Schmidt Cassegrain Telescope
The Schmidt Cassegrain telescope is a catadioptric scope that combines a cassegrain reflector's optical path with a Schmidt corrector plate to make a compact astronomical instrument that uses simple spherical surfaces.
Schmidt-Cassegrain telescopes are now amongst the most popular type of scopes in the world. They employ a combination of a correcting lens and a primary mirror, and feature powerful optics with medium to long focal lengths in a short, highly portable tube.
Their compact design makes them extremely portable for a given aperture, which additionally adds to their marketability. A high f-ratio means they are good for narrow field, deep sky and planetary viewing.
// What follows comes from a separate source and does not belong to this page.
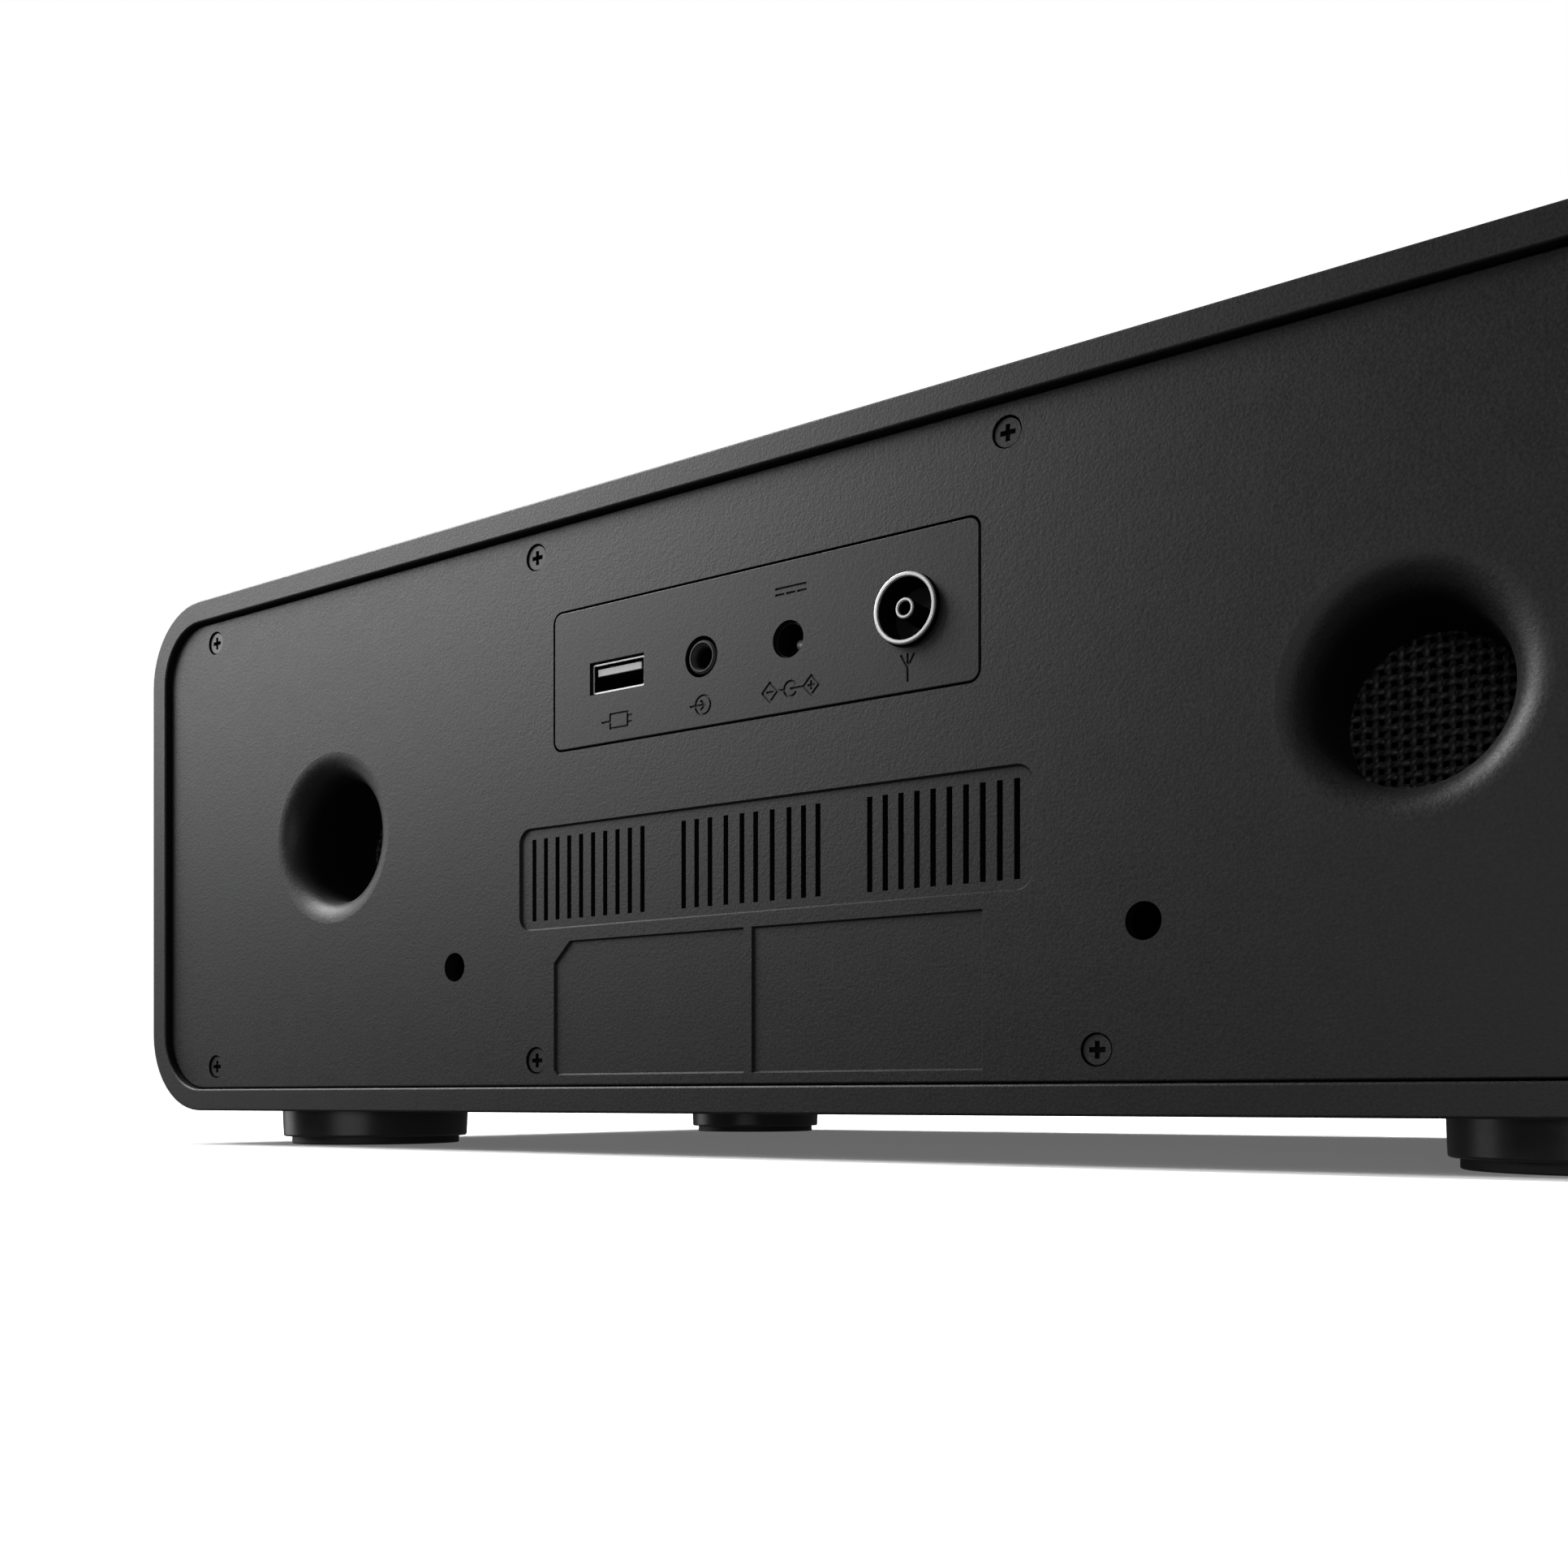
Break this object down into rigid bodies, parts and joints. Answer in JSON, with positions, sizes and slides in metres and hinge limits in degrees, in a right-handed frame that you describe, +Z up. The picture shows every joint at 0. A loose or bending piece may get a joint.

Manufacturers have come up with their own variations. Celestron and Meade for example combine a fast primary mirror and a small, strongly curved secondary. This gives a very short tube length, at the expense of field curvature.
One example shown here is a top end model by Celestron. The CPC 1100 GPS Schmidt Cassegrain telescope has the most light gathering power in the range and has a limiting magnitude of nearly 15.
Turn this scope to planets and you will see amazing detail on the surface of Jupiter, Cassini's Division in the rings of Saturn, and resolve details on the surface of Mars. Even the distant Uranus, Neptune and Pluto are within your reach.
Although large in aperture, it has conveniently located carrying handles and an instrument weight of 65 lbs, portable enough to setup in your backyard or take with you to your favorite dark sky location.